◆ **WHAT NEEDS TO BE DONE**
Print the data that follows exactly.

◆ **DATA BLOCK**
+===+

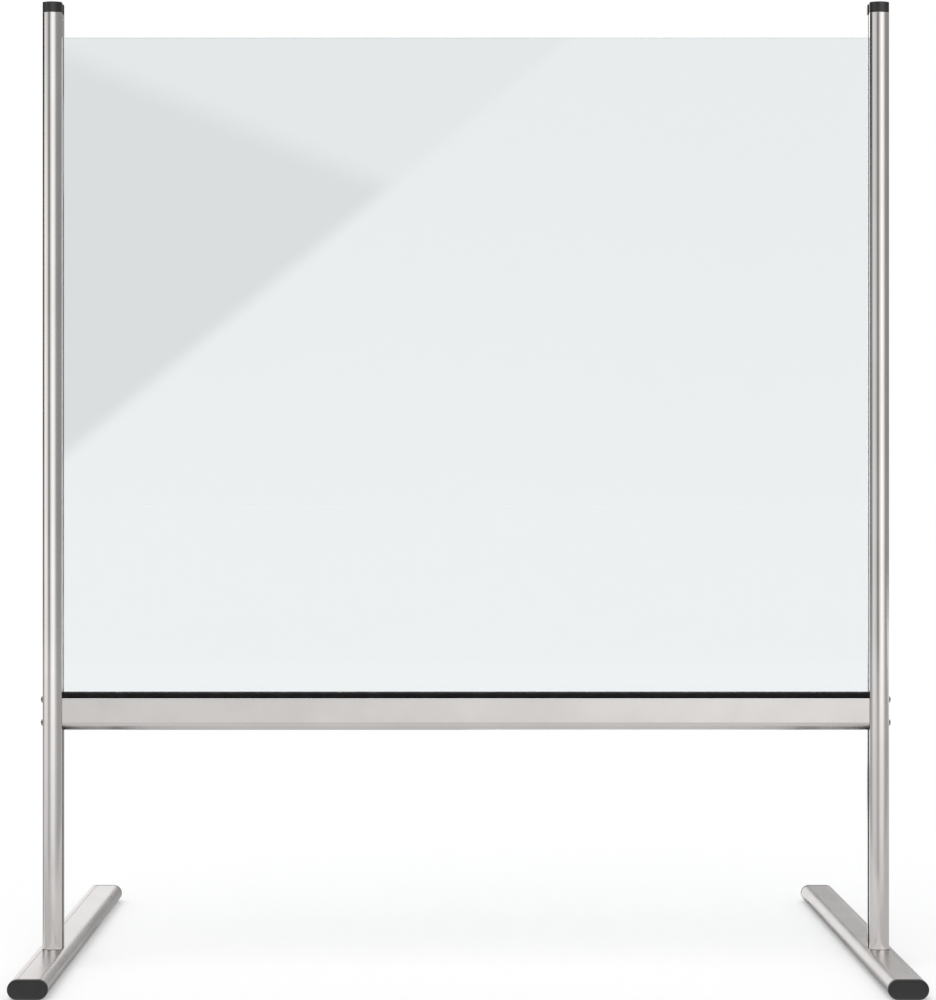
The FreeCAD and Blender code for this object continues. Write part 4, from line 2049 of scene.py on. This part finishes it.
    def make_glow(self, glow: PostGlow, pieces: Sequence[bpy.types.Object]) -> None:
        """Make the two lamps whose bands one post mirrors, one upright and one on the floor.

        Args:
            glow: Its levels over the angle from straight ahead.
            pieces: The post and its cap.
        """
        centre = glow.side.value * self.post_x
        distance = self.glow_distance
        places = glow.places(distance)
        left, right = places[0], places[-1]
        wide = right - left
        name = f"{glow.side.word}_post_glow"
        upright = self.upright_lamp(
            name, (centre + left, centre + right, 0.0, self.glow_top), self.post_front - distance, pieces
        )
        bench = NodeBench(upright.node_tree)
        place = self.lamp_place(bench)
        fade = bench.between(place["Y"], self.glow_foot_fade, self.glow_floor_share, 1.0)
        self.light_bands(bench, glow, place["X"], fade)
        lying = self.mirrored_lamp(
            f"{name}_floor",
            (centre + (left + right) / 2, self.post_front - distance / 2, self.floor_glow_rise),
            (wide, distance),
            pieces,
            Facing.UP,
        )
        bench = NodeBench(lying.node_tree)
        place = self.lamp_place(bench)
        across = bench.math("MULTIPLY_ADD", place["X"], wide, left)
        swept = bench.math("DIVIDE", across, place["Y"])
        share = bench.math("MULTIPLY_ADD", swept, 1.0 / wide, -left / wide)
        fade = bench.between(place["Y"], self.floor_glow_fade, 0.0, self.floor_glow_level)
        self.light_bands(bench, glow, share, fade)

    @staticmethod
    def light_bands(
        bench: NodeBench,
        glow: PostGlow,
        share: Socket,
        strength: Socket,
    ) -> None:
        """Light a lamp by a post's bands.

        Args:
            bench: The bench on the lamp's tree.
            glow: The post's levels.
            share: Where a spot lies between the first level and the last.
            strength: The lamp's strength.
        """
        ramp = bench.feed(bench.add("ShaderNodeValToRGB"), share)
        glow.paint(ramp.color_ramp)
        bench.feed(bench.tree.nodes["Emission"], ramp.outputs["Color"], strength)

    @staticmethod
    def lamp_place(bench: NodeBench) -> dict[str, Socket]:
        """Read where a ray meets a lamp, as shares from 0 to 1: X across it and Y up it."""
        return bench.parts(bench.geometry("Parametric"))

    def make_flank_lamp(self, pieces: Sequence[bpy.types.Object]) -> None:
        """Stand a lamp behind the screen for the right post's inner flank to mirror."""
        data = self.upright_lamp("flank_glow", self.flank_glow_span, self.flank_glow_y, pieces, Facing.FRONT)
        data.energy *= self.flank_glow_level

    def make_foot_lamp(self, feet: Sequence[bpy.types.Object]) -> None:
        """Stand a lamp in front that the feet's tops mirror into the posts' bases."""
        data = self.upright_lamp("foot_glow", self.foot_glow_span, self.foot_glow_y, feet)
        data.energy *= self.foot_glow_level

    def make_bar_lamp(self, bar: bpy.types.Object) -> None:
        """Make the lamp that the crossbar's flat face mirrors, stronger towards the right.

        Args:
            bar: The crossbar.
        """
        data = self.upright_lamp("bar_glow", self.bar_glow_span, self.bar_glow_y, [bar])
        bench = NodeBench(data.node_tree)
        place = self.lamp_place(bench)
        weak, strong = self.bar_glow_levels
        level = bench.math("MULTIPLY_ADD", place["X"], strong - weak, weak)
        lamp_top = self.bar_glow_span[-1]
        height = bench.math("MULTIPLY", place["Y"], lamp_top)
        graded = bench.between(height, self.bar_glow_foot, self.bar_glow_foot_level, level)
        bench.give(data.node_tree.nodes["Emission"].inputs["Strength"], graded)

    def make_pane_lamp(self, pane: bpy.types.Object) -> None:
        """Make the lamp that the pane mirrors, with a slanting unlit corner at its upper left.

        Args:
            pane: The clear pane.
        """
        left, right, low, high = self.pane_glow_span
        data = self.upright_lamp("pane_glow", self.pane_glow_span, self.pane_glow_y, [pane])
        bench = NodeBench(data.node_tree)
        place = self.lamp_place(bench)
        across = bench.math("MULTIPLY_ADD", place["X"], right - left, left)
        height = bench.math("MULTIPLY_ADD", place["Y"], high - low, low)
        over_slant = self.height_over(bench, across, height, self.pane_slant)
        over_corner = self.height_over(bench, across, height, self.pane_corner_top)
        soft = self.pane_slant_soft
        dim = bench.between(over_slant, (-soft, soft), 0.0, 1.0)
        soft = self.pane_top_soft
        upper = bench.between(over_corner, (-soft, soft), 0.0, self.pane_above_level)
        strong = bench.between(
            height, self.pane_level_heights, self.pane_low_level, self.pane_high_level
        )
        level = bench.mix(Mixed.NUMBER, dim, strong, upper)
        bench.give(data.node_tree.nodes["Emission"].inputs["Strength"], level)

    @staticmethod
    def height_over(
        bench: NodeBench,
        across: Socket,
        height: Socket,
        line: tuple[Point, Point],
    ) -> Socket:
        """Measure how far a place on a lamp lies over a straight line.

        Args:
            bench: The bench on the lamp's tree.
            across: The place on the X axis.
            height: Its height.
            line: Two points of the line.

        Returns:
            The height over the line.
        """
        (x0, z0), (x1, z1) = line
        slope = (z1 - z0) / (x1 - x0)
        level = bench.math("MULTIPLY_ADD", across, slope, z0 - slope * x0)
        return bench.math("SUBTRACT", height, level)


def main() -> None:
    """Build the screen's pieces in order and set up the studio."""
    logging.basicConfig(level=logging.INFO, format="%(name)s: %(message)s")
    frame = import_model()
    finishes = FinishBook()
    nodes = frame["nodes"]
    uprights = {side: Upright(finishes, nodes, side=side) for side in Side}
    feet = {side: Foot(finishes, nodes, side=side) for side in Side}
    pane = AcrylicPane(finishes, nodes)
    bar = Crossbar(finishes, nodes)
    assemblies = [*feet.values(), *uprights.values(), bar, pane]
    for assembly in assemblies:
        assembly.build()
    posts = {side: upright.pieces[:2] for side, upright in uprights.items()}
    tubes = [foot.pieces[0] for foot in feet.values()]
    Studio().build(posts, tubes, bar.pieces[0], pane.pieces[0])


if __name__ == "__main__":
    main()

+===+

◆ **RESPONSE FOR THIS EXERCISE**
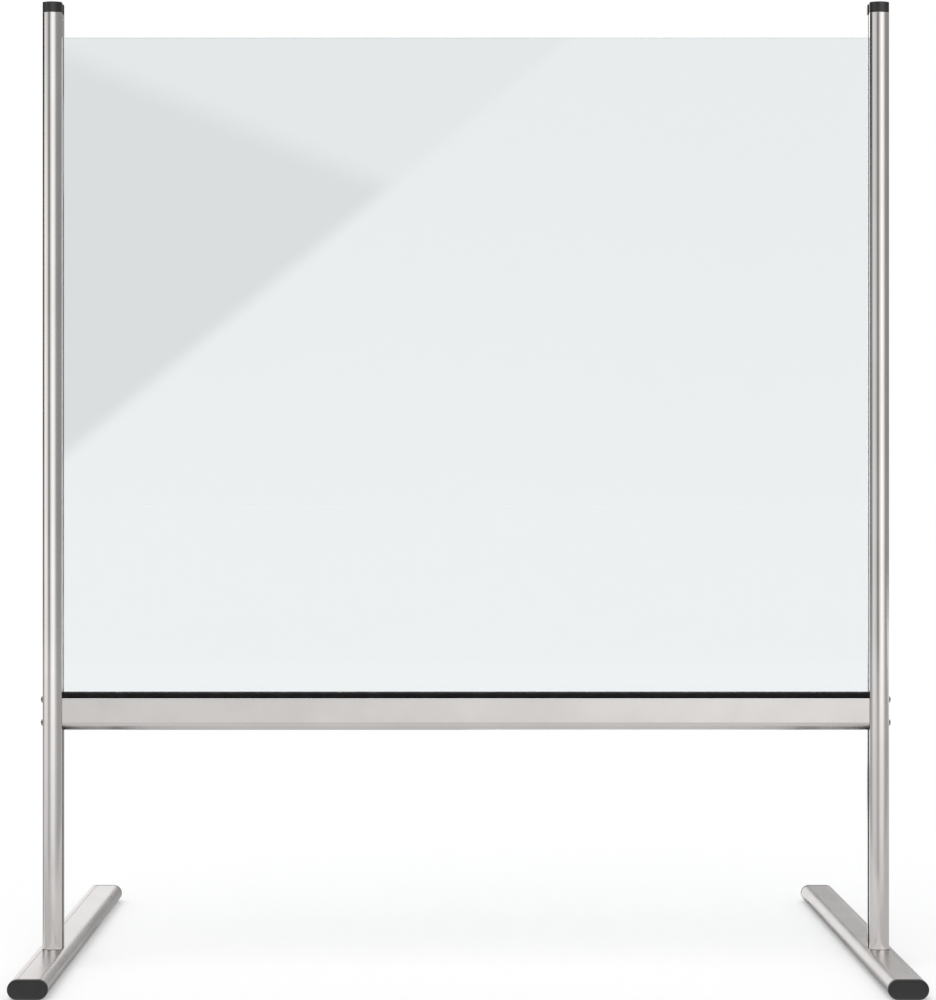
The FreeCAD and Blender code for this object continues. Write part 4, from line 2049 of scene.py on. This part finishes it.
    def make_glow(self, glow: PostGlow, pieces: Sequence[bpy.types.Object]) -> None:
        """Make the two lamps whose bands one post mirrors, one upright and one on the floor.

        Args:
            glow: Its levels over the angle from straight ahead.
            pieces: The post and its cap.
        """
        centre = glow.side.value * self.post_x
        distance = self.glow_distance
        places = glow.places(distance)
        left, right = places[0], places[-1]
        wide = right - left
        name = f"{glow.side.word}_post_glow"
        upright = self.upright_lamp(
            name, (centre + left, centre + right, 0.0, self.glow_top), self.post_front - distance, pieces
        )
        bench = NodeBench(upright.node_tree)
        place = self.lamp_place(bench)
        fade = bench.between(place["Y"], self.glow_foot_fade, self.glow_floor_share, 1.0)
        self.light_bands(bench, glow, place["X"], fade)
        lying = self.mirrored_lamp(
            f"{name}_floor",
            (centre + (left + right) / 2, self.post_front - distance / 2, self.floor_glow_rise),
            (wide, distance),
            pieces,
            Facing.UP,
        )
        bench = NodeBench(lying.node_tree)
        place = self.lamp_place(bench)
        across = bench.math("MULTIPLY_ADD", place["X"], wide, left)
        swept = bench.math("DIVIDE", across, place["Y"])
        share = bench.math("MULTIPLY_ADD", swept, 1.0 / wide, -left / wide)
        fade = bench.between(place["Y"], self.floor_glow_fade, 0.0, self.floor_glow_level)
        self.light_bands(bench, glow, share, fade)

    @staticmethod
    def light_bands(
        bench: NodeBench,
        glow: PostGlow,
        share: Socket,
        strength: Socket,
    ) -> None:
        """Light a lamp by a post's bands.

        Args:
            bench: The bench on the lamp's tree.
            glow: The post's levels.
            share: Where a spot lies between the first level and the last.
            strength: The lamp's strength.
        """
        ramp = bench.feed(bench.add("ShaderNodeValToRGB"), share)
        glow.paint(ramp.color_ramp)
        bench.feed(bench.tree.nodes["Emission"], ramp.outputs["Color"], strength)

    @staticmethod
    def lamp_place(bench: NodeBench) -> dict[str, Socket]:
        """Read where a ray meets a lamp, as shares from 0 to 1: X across it and Y up it."""
        return bench.parts(bench.geometry("Parametric"))

    def make_flank_lamp(self, pieces: Sequence[bpy.types.Object]) -> None:
        """Stand a lamp behind the screen for the right post's inner flank to mirror."""
        data = self.upright_lamp("flank_glow", self.flank_glow_span, self.flank_glow_y, pieces, Facing.FRONT)
        data.energy *= self.flank_glow_level

    def make_foot_lamp(self, feet: Sequence[bpy.types.Object]) -> None:
        """Stand a lamp in front that the feet's tops mirror into the posts' bases."""
        data = self.upright_lamp("foot_glow", self.foot_glow_span, self.foot_glow_y, feet)
        data.energy *= self.foot_glow_level

    def make_bar_lamp(self, bar: bpy.types.Object) -> None:
        """Make the lamp that the crossbar's flat face mirrors, stronger towards the right.

        Args:
            bar: The crossbar.
        """
        data = self.upright_lamp("bar_glow", self.bar_glow_span, self.bar_glow_y, [bar])
        bench = NodeBench(data.node_tree)
        place = self.lamp_place(bench)
        weak, strong = self.bar_glow_levels
        level = bench.math("MULTIPLY_ADD", place["X"], strong - weak, weak)
        lamp_top = self.bar_glow_span[-1]
        height = bench.math("MULTIPLY", place["Y"], lamp_top)
        graded = bench.between(height, self.bar_glow_foot, self.bar_glow_foot_level, level)
        bench.give(data.node_tree.nodes["Emission"].inputs["Strength"], graded)

    def make_pane_lamp(self, pane: bpy.types.Object) -> None:
        """Make the lamp that the pane mirrors, with a slanting unlit corner at its upper left.

        Args:
            pane: The clear pane.
        """
        left, right, low, high = self.pane_glow_span
        data = self.upright_lamp("pane_glow", self.pane_glow_span, self.pane_glow_y, [pane])
        bench = NodeBench(data.node_tree)
        place = self.lamp_place(bench)
        across = bench.math("MULTIPLY_ADD", place["X"], right - left, left)
        height = bench.math("MULTIPLY_ADD", place["Y"], high - low, low)
        over_slant = self.height_over(bench, across, height, self.pane_slant)
        over_corner = self.height_over(bench, across, height, self.pane_corner_top)
        soft = self.pane_slant_soft
        dim = bench.between(over_slant, (-soft, soft), 0.0, 1.0)
        soft = self.pane_top_soft
        upper = bench.between(over_corner, (-soft, soft), 0.0, self.pane_above_level)
        strong = bench.between(
            height, self.pane_level_heights, self.pane_low_level, self.pane_high_level
        )
        level = bench.mix(Mixed.NUMBER, dim, strong, upper)
        bench.give(data.node_tree.nodes["Emission"].inputs["Strength"], level)

    @staticmethod
    def height_over(
        bench: NodeBench,
        across: Socket,
        height: Socket,
        line: tuple[Point, Point],
    ) -> Socket:
        """Measure how far a place on a lamp lies over a straight line.

        Args:
            bench: The bench on the lamp's tree.
            across: The place on the X axis.
            height: Its height.
            line: Two points of the line.

        Returns:
            The height over the line.
        """
        (x0, z0), (x1, z1) = line
        slope = (z1 - z0) / (x1 - x0)
        level = bench.math("MULTIPLY_ADD", across, slope, z0 - slope * x0)
        return bench.math("SUBTRACT", height, level)


def main() -> None:
    """Build the screen's pieces in order and set up the studio."""
    logging.basicConfig(level=logging.INFO, format="%(name)s: %(message)s")
    frame = import_model()
    finishes = FinishBook()
    nodes = frame["nodes"]
    uprights = {side: Upright(finishes, nodes, side=side) for side in Side}
    feet = {side: Foot(finishes, nodes, side=side) for side in Side}
    pane = AcrylicPane(finishes, nodes)
    bar = Crossbar(finishes, nodes)
    assemblies = [*feet.values(), *uprights.values(), bar, pane]
    for assembly in assemblies:
        assembly.build()
    posts = {side: upright.pieces[:2] for side, upright in uprights.items()}
    tubes = [foot.pieces[0] for foot in feet.values()]
    Studio().build(posts, tubes, bar.pieces[0], pane.pieces[0])


if __name__ == "__main__":
    main()